## Your task
Both the line containing "What OpenSCAD source" and the line containing "tube_wall = 0.8; // [0.5:0.1:2]" are to be reproduced exactly, along with every line between them, and nothing more.

## The data
# # # #

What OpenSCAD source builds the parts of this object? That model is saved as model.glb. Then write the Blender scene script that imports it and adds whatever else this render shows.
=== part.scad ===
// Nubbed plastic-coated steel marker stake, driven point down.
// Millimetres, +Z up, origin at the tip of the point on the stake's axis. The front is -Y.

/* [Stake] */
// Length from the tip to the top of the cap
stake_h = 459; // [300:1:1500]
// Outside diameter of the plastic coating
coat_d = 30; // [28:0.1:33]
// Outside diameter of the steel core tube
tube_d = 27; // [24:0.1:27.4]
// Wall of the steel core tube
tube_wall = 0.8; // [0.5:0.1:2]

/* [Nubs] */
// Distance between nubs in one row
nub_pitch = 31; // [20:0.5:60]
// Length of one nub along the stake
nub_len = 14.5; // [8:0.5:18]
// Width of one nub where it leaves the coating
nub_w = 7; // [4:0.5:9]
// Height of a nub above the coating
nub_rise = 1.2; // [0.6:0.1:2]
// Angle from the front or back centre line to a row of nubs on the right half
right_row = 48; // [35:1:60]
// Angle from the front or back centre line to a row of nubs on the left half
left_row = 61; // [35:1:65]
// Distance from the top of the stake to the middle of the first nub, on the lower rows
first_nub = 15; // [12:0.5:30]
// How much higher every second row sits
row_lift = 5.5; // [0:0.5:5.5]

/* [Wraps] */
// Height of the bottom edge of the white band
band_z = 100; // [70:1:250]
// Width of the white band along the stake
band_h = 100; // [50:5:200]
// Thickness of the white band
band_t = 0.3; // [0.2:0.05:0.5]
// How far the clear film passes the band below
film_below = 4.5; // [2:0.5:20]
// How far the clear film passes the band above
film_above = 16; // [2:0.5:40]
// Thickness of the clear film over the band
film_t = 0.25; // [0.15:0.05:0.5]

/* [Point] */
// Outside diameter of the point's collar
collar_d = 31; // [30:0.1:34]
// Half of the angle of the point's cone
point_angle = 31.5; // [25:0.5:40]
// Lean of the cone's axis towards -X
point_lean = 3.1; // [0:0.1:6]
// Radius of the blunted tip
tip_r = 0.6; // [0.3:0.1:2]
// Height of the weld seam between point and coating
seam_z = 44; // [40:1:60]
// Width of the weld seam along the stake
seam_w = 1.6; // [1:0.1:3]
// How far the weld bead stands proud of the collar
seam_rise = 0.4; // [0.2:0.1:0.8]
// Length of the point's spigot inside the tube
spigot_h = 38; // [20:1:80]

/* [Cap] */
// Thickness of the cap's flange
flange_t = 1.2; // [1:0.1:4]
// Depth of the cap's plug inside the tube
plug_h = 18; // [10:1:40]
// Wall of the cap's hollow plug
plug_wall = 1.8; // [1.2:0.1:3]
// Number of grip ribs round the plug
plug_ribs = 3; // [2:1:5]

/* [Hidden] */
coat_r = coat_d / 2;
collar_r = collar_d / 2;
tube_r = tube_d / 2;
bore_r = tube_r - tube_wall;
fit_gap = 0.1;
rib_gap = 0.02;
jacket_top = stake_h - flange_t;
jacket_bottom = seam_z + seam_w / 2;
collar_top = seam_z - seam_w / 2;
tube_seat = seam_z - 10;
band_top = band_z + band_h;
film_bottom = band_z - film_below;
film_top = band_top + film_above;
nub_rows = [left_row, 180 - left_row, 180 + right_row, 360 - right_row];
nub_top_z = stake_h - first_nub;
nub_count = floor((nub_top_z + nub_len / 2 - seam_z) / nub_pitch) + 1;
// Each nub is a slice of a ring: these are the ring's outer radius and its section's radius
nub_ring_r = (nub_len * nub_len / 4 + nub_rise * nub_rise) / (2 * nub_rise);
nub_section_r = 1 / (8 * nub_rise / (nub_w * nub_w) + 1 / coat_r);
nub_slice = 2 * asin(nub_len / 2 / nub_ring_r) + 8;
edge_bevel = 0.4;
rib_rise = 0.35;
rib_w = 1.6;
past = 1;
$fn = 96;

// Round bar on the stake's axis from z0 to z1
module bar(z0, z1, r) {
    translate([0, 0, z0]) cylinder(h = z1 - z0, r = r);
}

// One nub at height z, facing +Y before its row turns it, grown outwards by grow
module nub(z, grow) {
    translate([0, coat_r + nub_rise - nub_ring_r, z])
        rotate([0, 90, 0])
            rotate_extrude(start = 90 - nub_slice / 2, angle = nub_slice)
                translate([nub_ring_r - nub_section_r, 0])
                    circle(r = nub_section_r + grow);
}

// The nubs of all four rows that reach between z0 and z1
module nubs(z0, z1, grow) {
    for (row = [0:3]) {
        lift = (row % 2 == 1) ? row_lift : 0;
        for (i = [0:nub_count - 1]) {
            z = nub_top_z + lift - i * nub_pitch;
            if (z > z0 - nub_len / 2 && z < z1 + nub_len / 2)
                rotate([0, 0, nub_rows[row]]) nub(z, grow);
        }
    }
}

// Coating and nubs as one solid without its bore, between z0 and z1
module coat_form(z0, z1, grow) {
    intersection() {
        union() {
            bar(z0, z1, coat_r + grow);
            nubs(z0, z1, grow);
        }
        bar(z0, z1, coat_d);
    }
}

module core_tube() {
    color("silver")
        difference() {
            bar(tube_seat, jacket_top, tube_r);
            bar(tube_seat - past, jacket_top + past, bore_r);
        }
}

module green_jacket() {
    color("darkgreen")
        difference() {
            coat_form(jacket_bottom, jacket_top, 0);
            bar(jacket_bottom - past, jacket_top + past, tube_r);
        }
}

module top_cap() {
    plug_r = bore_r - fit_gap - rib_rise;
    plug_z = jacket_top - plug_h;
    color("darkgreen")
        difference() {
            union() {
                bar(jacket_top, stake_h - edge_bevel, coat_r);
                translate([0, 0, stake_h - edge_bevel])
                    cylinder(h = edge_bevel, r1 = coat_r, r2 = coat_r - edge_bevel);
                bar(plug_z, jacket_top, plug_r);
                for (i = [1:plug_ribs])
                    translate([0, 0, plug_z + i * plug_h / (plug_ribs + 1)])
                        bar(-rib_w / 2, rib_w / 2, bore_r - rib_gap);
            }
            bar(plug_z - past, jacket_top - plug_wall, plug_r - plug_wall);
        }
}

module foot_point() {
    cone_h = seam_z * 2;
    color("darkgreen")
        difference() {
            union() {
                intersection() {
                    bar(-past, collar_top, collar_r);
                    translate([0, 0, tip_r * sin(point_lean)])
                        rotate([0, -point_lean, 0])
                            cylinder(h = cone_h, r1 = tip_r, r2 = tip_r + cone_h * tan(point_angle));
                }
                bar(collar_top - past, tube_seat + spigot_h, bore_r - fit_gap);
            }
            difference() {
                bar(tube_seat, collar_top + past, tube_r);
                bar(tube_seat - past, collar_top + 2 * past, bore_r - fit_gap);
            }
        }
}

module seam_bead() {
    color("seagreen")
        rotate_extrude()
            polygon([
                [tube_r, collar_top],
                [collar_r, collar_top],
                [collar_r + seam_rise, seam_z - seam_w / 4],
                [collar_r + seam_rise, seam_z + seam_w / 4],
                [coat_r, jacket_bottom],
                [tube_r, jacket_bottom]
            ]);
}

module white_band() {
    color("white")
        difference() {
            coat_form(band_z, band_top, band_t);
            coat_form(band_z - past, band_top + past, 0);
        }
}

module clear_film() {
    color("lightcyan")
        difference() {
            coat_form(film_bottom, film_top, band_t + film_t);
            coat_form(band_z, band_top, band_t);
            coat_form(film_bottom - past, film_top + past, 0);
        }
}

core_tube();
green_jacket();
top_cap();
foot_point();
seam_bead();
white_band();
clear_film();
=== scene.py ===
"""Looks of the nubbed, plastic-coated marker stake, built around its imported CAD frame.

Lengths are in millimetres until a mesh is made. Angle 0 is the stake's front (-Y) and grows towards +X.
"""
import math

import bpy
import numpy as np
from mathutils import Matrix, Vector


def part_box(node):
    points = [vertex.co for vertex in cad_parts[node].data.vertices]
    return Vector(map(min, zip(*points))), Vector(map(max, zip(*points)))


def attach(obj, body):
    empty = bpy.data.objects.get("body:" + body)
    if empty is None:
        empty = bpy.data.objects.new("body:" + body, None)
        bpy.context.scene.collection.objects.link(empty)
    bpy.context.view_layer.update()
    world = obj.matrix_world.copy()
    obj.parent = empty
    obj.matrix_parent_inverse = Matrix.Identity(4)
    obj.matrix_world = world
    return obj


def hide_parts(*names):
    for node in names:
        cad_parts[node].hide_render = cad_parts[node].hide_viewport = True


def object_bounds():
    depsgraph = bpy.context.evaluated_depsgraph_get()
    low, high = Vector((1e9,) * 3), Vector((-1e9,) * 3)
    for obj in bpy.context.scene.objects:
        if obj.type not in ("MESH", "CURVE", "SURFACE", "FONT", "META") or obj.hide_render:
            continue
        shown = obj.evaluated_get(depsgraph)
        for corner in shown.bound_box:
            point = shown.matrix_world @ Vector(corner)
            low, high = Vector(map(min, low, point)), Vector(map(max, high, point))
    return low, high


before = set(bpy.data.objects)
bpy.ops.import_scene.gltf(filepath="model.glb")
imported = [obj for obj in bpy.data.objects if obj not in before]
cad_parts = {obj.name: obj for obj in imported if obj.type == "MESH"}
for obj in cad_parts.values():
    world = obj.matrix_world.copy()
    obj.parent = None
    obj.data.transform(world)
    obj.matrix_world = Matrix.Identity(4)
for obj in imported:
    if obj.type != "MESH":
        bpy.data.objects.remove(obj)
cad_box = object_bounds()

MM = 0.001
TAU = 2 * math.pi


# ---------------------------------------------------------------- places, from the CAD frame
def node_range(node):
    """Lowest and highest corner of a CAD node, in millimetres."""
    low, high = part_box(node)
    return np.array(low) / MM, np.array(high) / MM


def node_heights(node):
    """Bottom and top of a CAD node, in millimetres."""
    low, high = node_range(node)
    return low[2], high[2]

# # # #

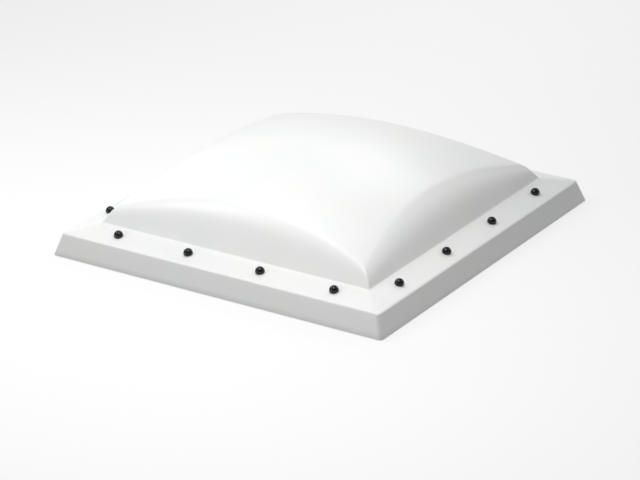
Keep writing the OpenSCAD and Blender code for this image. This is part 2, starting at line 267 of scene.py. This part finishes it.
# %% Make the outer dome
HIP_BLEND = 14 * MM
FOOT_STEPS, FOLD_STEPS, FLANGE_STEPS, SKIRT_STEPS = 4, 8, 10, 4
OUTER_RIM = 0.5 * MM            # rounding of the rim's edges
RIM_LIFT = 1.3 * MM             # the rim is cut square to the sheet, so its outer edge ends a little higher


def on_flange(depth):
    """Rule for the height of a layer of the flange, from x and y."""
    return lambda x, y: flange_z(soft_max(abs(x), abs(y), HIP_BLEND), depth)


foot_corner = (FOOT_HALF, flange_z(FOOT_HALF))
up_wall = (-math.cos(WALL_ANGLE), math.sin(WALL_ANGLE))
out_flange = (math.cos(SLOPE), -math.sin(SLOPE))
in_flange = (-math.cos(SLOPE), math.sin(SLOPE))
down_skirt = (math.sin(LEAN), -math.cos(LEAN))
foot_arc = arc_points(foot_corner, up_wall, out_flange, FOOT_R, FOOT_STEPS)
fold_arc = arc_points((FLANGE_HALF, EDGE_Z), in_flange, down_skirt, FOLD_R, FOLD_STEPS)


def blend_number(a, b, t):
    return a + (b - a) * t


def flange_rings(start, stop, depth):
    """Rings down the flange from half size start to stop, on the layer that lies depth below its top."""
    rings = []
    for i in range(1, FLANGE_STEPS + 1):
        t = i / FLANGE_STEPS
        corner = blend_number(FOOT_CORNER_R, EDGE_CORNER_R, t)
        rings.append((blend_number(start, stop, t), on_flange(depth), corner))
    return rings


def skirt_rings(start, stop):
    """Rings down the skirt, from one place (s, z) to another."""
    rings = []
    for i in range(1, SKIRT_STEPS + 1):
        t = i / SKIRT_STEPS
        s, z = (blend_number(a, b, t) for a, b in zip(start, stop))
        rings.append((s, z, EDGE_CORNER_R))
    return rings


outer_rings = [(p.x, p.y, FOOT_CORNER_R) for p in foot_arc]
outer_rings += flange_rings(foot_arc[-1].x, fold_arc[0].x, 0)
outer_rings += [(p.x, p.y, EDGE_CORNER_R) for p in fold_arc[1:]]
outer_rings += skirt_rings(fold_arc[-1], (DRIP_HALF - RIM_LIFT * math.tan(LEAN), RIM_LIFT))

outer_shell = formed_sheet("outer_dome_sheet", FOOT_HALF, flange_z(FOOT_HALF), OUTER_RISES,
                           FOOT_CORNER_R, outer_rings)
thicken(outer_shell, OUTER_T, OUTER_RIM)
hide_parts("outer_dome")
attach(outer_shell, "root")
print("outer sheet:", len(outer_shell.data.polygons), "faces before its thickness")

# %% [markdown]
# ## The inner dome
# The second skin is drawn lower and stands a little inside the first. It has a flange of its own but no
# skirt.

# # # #

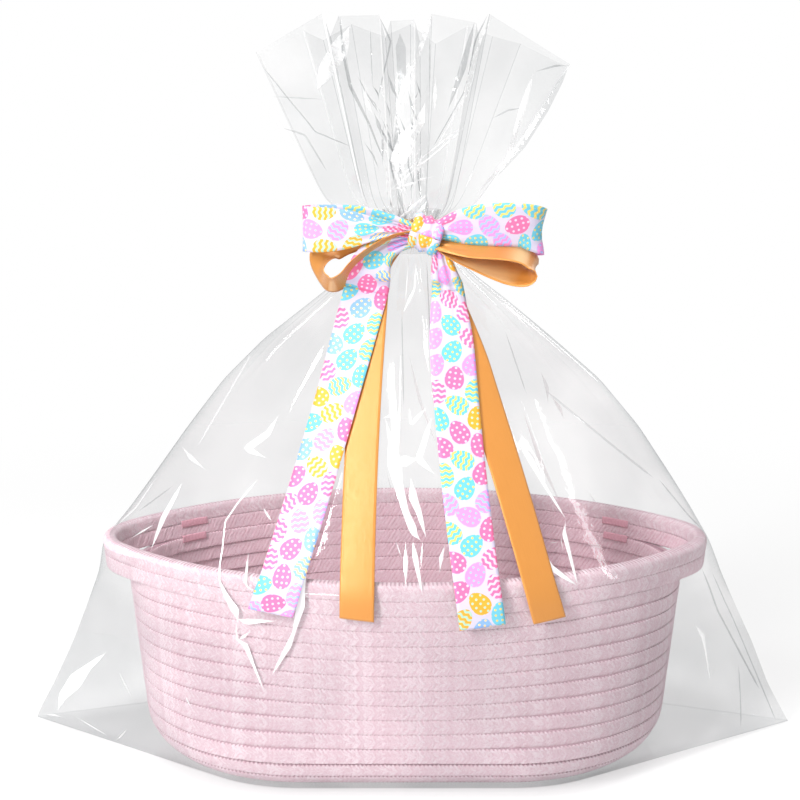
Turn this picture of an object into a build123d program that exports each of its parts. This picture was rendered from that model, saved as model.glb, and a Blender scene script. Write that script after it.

# # # #

## Reply
What OpenSCAD source builds the parts of this object? That model is saved as model.glb. Then write the Blender scene script that imports it and adds whatever else this render shows.
=== part.scad ===
// Nubbed plastic-coated steel marker stake, driven point down.
// Millimetres, +Z up, origin at the tip of the point on the stake's axis. The front is -Y.

/* [Stake] */
// Length from the tip to the top of the cap
stake_h = 459; // [300:1:1500]
// Outside diameter of the plastic coating
coat_d = 30; // [28:0.1:33]
// Outside diameter of the steel core tube
tube_d = 27; // [24:0.1:27.4]
// Wall of the steel core tube
tube_wall = 0.8; // [0.5:0.1:2]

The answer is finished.